Autre phénomène sur lequel s’est attardé l’expert algérien, originaire et natif de l’Île Maurice, la migration estudiantine, des universitaires notamment, pour avoir élaboré une étude en phase de finalisation. Il révèle ainsi des chiffres suivant un sondage qui donne le tournis. «50% des diplômés algériens sont prêts à quitter le pays (étude faite pour 2015-2016-2017). Le désir de partir est dans la tête de chaque Algérien. Aujourd’hui, si on laisse des ingénieurs, des médecins, des personnes qui ont un travail en Algérie tout simplement, formés à coups de milliards par l’État, comment et quand est ce qu’on formera d’autres pour le développement du pays ?», regrette encore le conférencier.

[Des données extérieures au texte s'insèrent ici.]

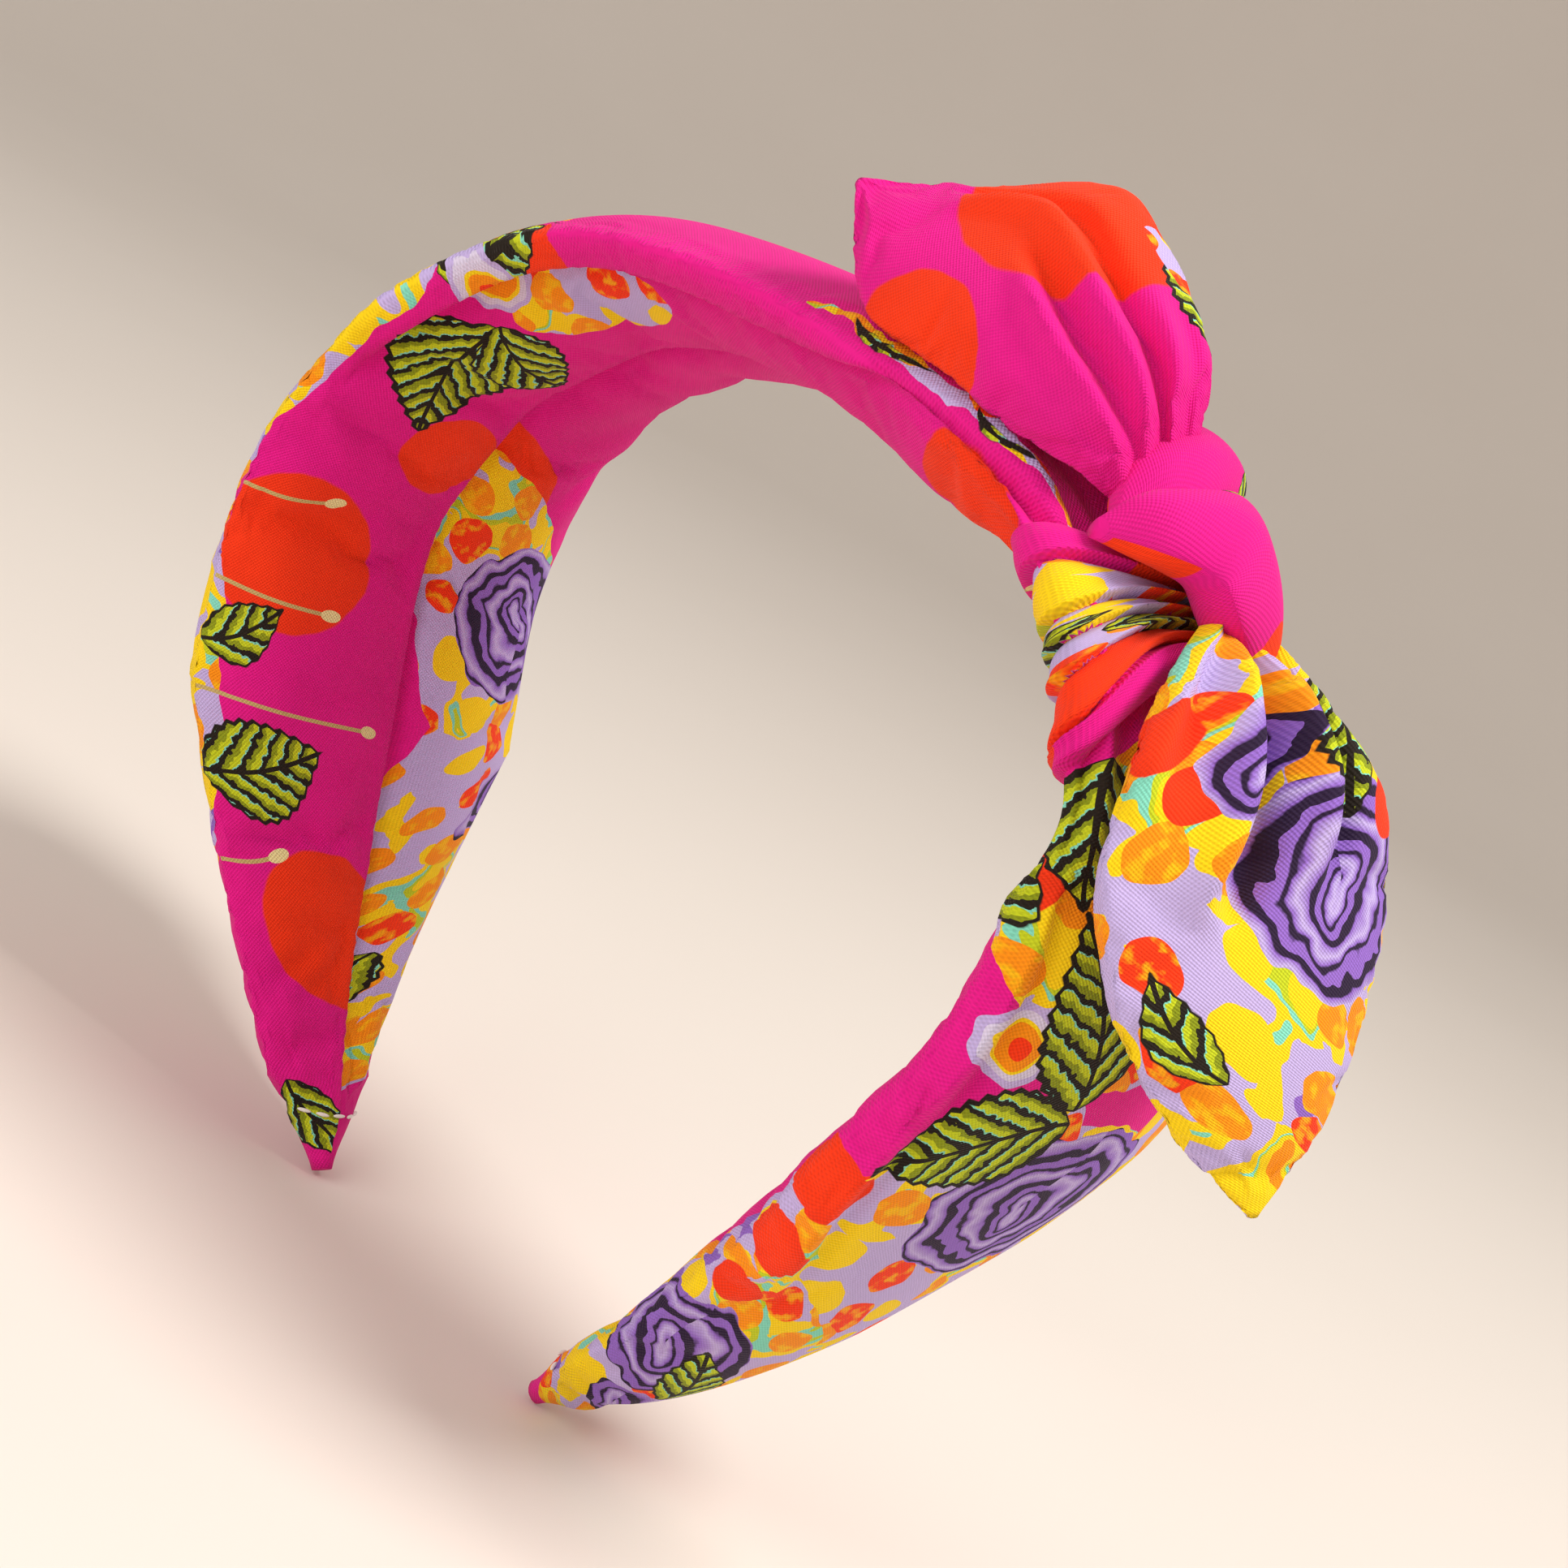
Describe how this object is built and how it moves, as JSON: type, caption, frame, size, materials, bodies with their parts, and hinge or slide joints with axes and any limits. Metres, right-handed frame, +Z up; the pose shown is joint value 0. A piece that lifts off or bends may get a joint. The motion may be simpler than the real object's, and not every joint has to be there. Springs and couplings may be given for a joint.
{
  "type": "knotted headband",
  "caption": "Padded fabric headband on a springy plastic arch, with a pleated wrap and a half knot that ends in two pointed ears.",
  "frame": {"origin": "centre of the opening that the head fills, half way between the crown and the tips", "axes": "+X across the legs, towards the leg beside the knot; +Y across the tube's width; +Z up through the crown"},
  "size_m": [0.17, 0.06, 0.1656],
  "materials": {
    "print_cotton": "plain-weave cotton with a bright printed pattern",
    "core_plastic": "moulded, matt",
    "wadding": "soft polyester wadding",
    "thread": "spun sewing thread"
  },
  "bodies": {
    "crown": {"core_crown": "core_plastic", "wadding_crown": "wadding", "cover_crown": "print_cotton", "knot_wrap": "print_cotton", "knot_tuck": "print_cotton", "knot_strap": "print_cotton", "knot_tack_stitches": "thread"},
    "left_leg": {"core_left_leg": "core_plastic", "wadding_left_leg": "wadding", "cover_left_leg": "print_cotton", "left_tip_stitches": "thread"},
    "right_leg": {"core_right_leg": "core_plastic", "wadding_right_leg": "wadding", "cover_right_leg": "print_cotton", "right_tip_stitches": "thread"},
    "upper_ear": {"upper_ear": "print_cotton"},
    "lower_ear": {"lower_ear": "print_cotton"}
  },
  "joints": [
    {"name": "left_leg_flex", "type": "hinge", "parent": "crown", "child": "left_leg", "pos_m": [-0.062, 0, 0.037], "axis": [0, 1, 0], "range_deg": [-4, 12], "stiffness_Nm_per_rad": 0.6},
    {"name": "right_leg_flex", "type": "hinge", "parent": "crown", "child": "right_leg", "pos_m": [0.062, 0, 0.037], "axis": [0, -1, 0], "range_deg": [-4, 12], "stiffness_Nm_per_rad": 0.6},
    {"name": "upper_ear_lift", "type": "hinge", "parent": "crown", "child": "upper_ear", "pos_m": [0.049, -0.012, 0.075], "axis": [0, 1, 0], "range_deg": [0, 30]},
    {"name": "lower_ear_lift", "type": "hinge", "parent": "crown", "child": "lower_ear", "pos_m": [0.07, -0.01, 0.055], "axis": [0, -1, 0], "range_deg": [0, 35]}
  ]
}
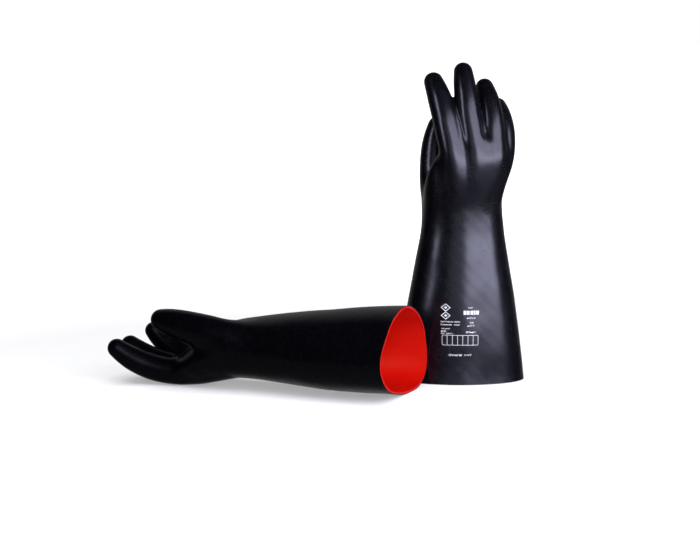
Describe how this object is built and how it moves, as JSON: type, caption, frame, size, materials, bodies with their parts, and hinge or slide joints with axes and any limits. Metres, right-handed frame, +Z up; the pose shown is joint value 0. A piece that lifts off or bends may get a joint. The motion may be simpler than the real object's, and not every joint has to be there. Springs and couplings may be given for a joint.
{
  "type": "electrical insulating gloves",
  "caption": "Pair of long insulating rubber gauntlets, black outside and red inside, one standing on its cuff and one lying on its back.",
  "frame": {"origin": "bottom centre of the pair's bounding box, on the surface the gloves rest on", "axes": "+X along the lying glove from its fingers to its cuff mouth, +Y from the lying glove to the standing one, +Z up. The picture's camera is at azimuth 22 degrees, elevation 7 degrees"},
  "size_m": [0.4714, 0.2744, 0.3951],
  "materials": {
    "black_rubber": "satin",
    "red_rubber": "satin",
    "white_ink": "matt"
  },
  "bodies": {
    "right_glove": {"right_glove_outer_layer": "black_rubber", "right_glove_inner_layer": "red_rubber", "right_glove_printed_emblem": "white_ink", "right_glove_printed_date_grid": "white_ink", "right_glove_printed_caption_left": "white_ink", "right_glove_printed_caption_right": "white_ink", "right_glove_printed_footer_line": "white_ink"},
    "left_glove": {"left_glove_outer_layer": "black_rubber", "left_glove_inner_layer": "red_rubber", "left_glove_printed_emblem": "white_ink", "left_glove_printed_date_grid": "white_ink", "left_glove_printed_caption_left": "white_ink", "left_glove_printed_caption_right": "white_ink", "left_glove_printed_footer_line": "white_ink"}
  },
  "joints": [
    {"name": "left_glove_lift", "type": "slide", "parent": "right_glove", "child": "left_glove", "axis": [0, 0, 1], "range_m": [0, 0.42]}
  ]
}
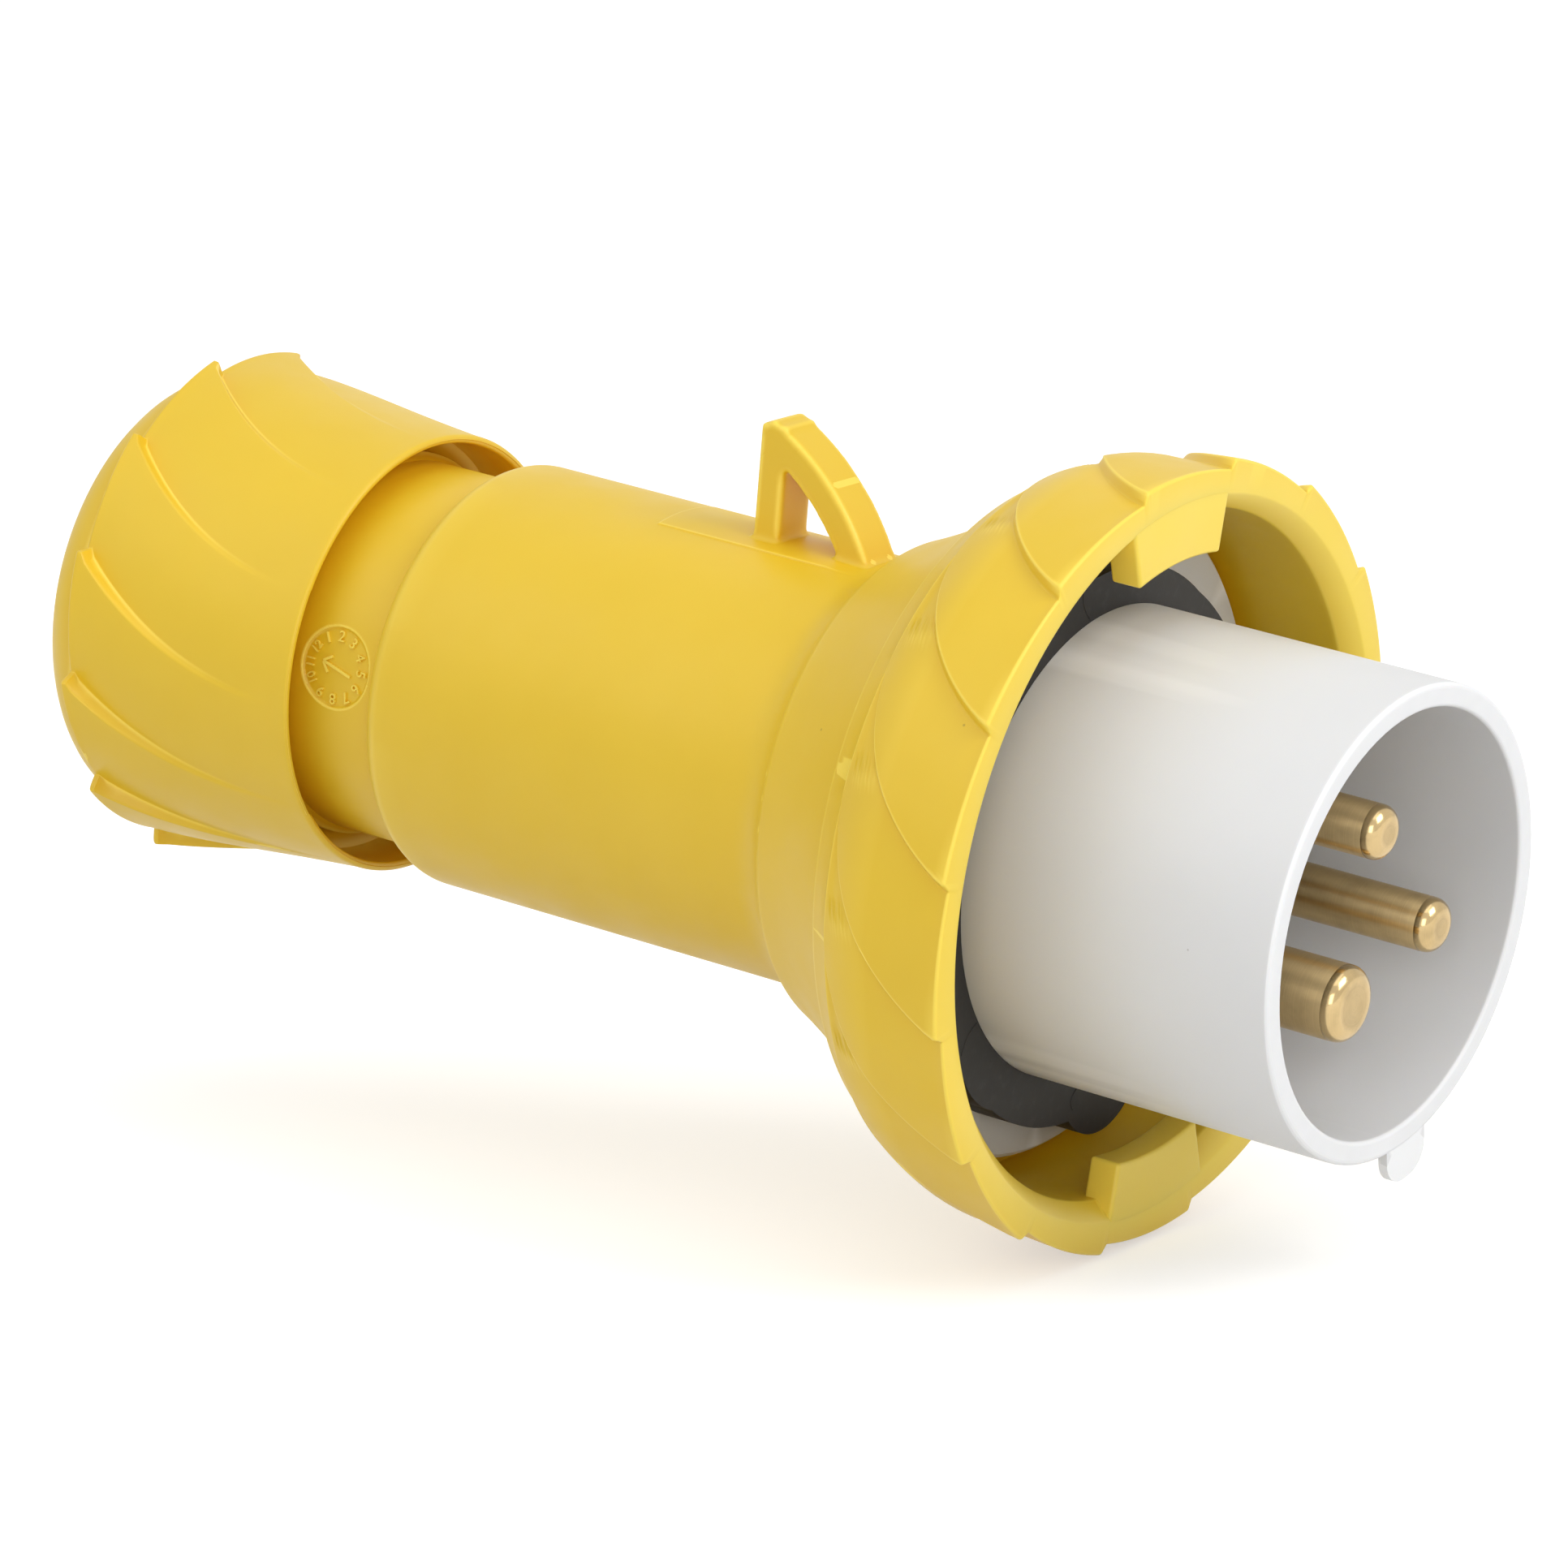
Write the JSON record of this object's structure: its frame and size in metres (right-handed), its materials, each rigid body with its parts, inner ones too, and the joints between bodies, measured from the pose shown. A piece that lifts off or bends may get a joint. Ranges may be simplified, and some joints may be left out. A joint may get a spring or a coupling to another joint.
{
  "type": "locking power plug",
  "caption": "Heavy-duty locking power plug with round pins in a keyed shroud, a scaled bayonet locking ring, a ridged cable gland nut and a hanging loop.",
  "frame": {"origin": "centre of the shroud's front rim, on the plug's axis", "axes": "+X along the plug's axis, the way the pins point; +Z towards the hanging loop; +Y completes a right-handed frame"},
  "size_m": [0.1381, 0.0722, 0.0722],
  "materials": {
    "yellow_plastic": "semi-gloss moulded",
    "white_plastic": "semi-gloss moulded",
    "black_rubber": "matt",
    "grey_plastic": "satin moulded",
    "pin_brass": "turned",
    "screw_steel": "zinc plated"
  },
  "bodies": {
    "plug": {"housing": "yellow_plastic", "contact_carrier": "white_plastic", "flange_gasket": "black_rubber", "earth_pin": "pin_brass", "line_pin_1": "pin_brass", "line_pin_2": "pin_brass", "pin_retainer": "white_plastic", "retainer_screw": "screw_steel", "earth_terminal_screw": "screw_steel", "line_terminal_screw_1": "screw_steel", "line_terminal_screw_2": "screw_steel", "earth_wire_clamp": "screw_steel", "line_wire_clamp_1": "screw_steel", "line_wire_clamp_2": "screw_steel", "carrier_seal": "black_rubber", "carrier_screw_1": "screw_steel", "carrier_screw_2": "screw_steel", "carrier_screw_3": "screw_steel", "cable_seal": "black_rubber", "clamping_cage": "grey_plastic"},
    "ring": {"locking_ring": "yellow_plastic"},
    "slip": {"pressure_ring": "grey_plastic"},
    "nut": {"gland_nut": "yellow_plastic"}
  },
  "joints": [
    {"name": "ring_turn", "type": "hinge", "parent": "plug", "child": "ring", "pos_m": [-0.0402, 0, 0], "axis": [1, 0, 0], "range_deg": [0, 45]},
    {"name": "gland_advance", "type": "slide", "parent": "plug", "child": "slip", "axis": [1, 0, 0], "range_m": [0, 0.0046]},
    {"name": "nut_turn", "type": "hinge", "parent": "slip", "child": "nut", "pos_m": [-0.1215, 0, 0], "axis": [1, 0, 0], "range_deg": [0, 540]}
  ],
  "couplings": [
    {"joint": "gland_advance", "follows": "nut_turn", "m_per_rad": 0.00047746}
  ]
}
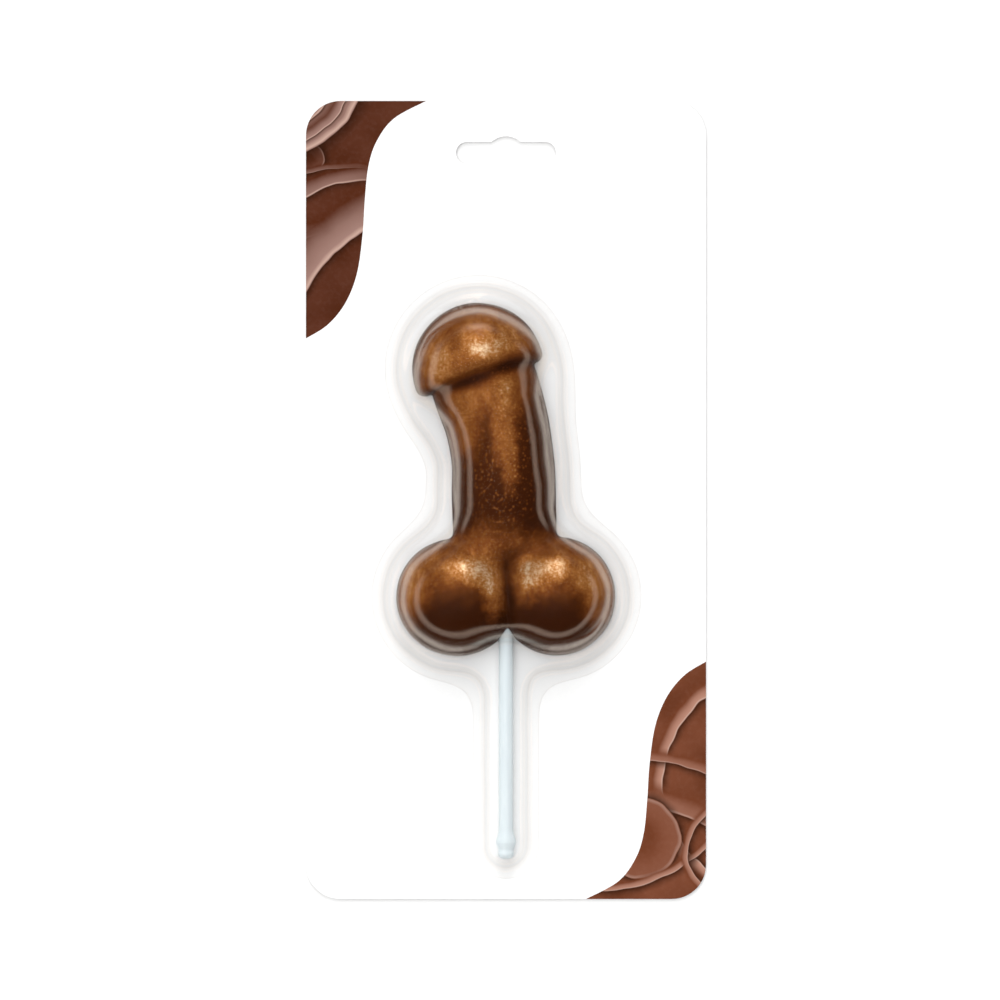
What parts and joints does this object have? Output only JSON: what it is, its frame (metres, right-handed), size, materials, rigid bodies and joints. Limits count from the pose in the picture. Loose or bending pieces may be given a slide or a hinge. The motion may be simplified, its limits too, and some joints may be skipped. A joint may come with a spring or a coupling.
{
  "type": "chocolate lollipop",
  "caption": "Adult novelty chocolate lollipop: a flat-backed phallic moulding on a plastic stick, sealed under a clear blister on a hang card.",
  "frame": {"origin": "middle of the card, at its back face", "axes": "+X across the card, +Y along the card towards the hang slot, +Z out of the card's printed face"},
  "size_m": [0.1, 0.1994, 0.0191],
  "materials": {
    "card": "white coated card with two brown printed corner fields",
    "chocolate": "brown chocolate with a gold and bronze lustre dust",
    "stick": "bluish white moulded plastic",
    "film": "clear glossy thermoformed film"
  },
  "bodies": {
    "root": {"backing_card": "card", "chocolate": "chocolate", "stick": "stick", "blister": "film"}
  },
  "joints": []
}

L’autre statistique qui surprend est celle des étudiants algériens à l’étranger, dont 70 % n’ont pas l’intention de revenir au pays et veulent s’installer sur place ou veulent changer de destination (Canada, Angleterre, États-Unis). Toutefois, s’il n’est pas partisan de ceux qui diabolisent la migration, il soutient une politique de l’Etat basée sur l’organisation de la migration. En d’autres termes, et comme exemple, il cite le cas de la Tunisie, dont une agence chargée de l’emploi prend en charge, à tous les niveaux, les citoyens désireux de migrer à l’étranger pour travailler. D’ailleurs, commentant les efforts du gouvernement visant la diaspora nationale à l’étranger et les mesures prises à leur profit, le directeur de la recherche du Cread estime qu’ils sont faits «au strict minimum» du fait qu’il n’y a pas de possibilité pour un Algérien d’avoir accès à un logement en Algérie.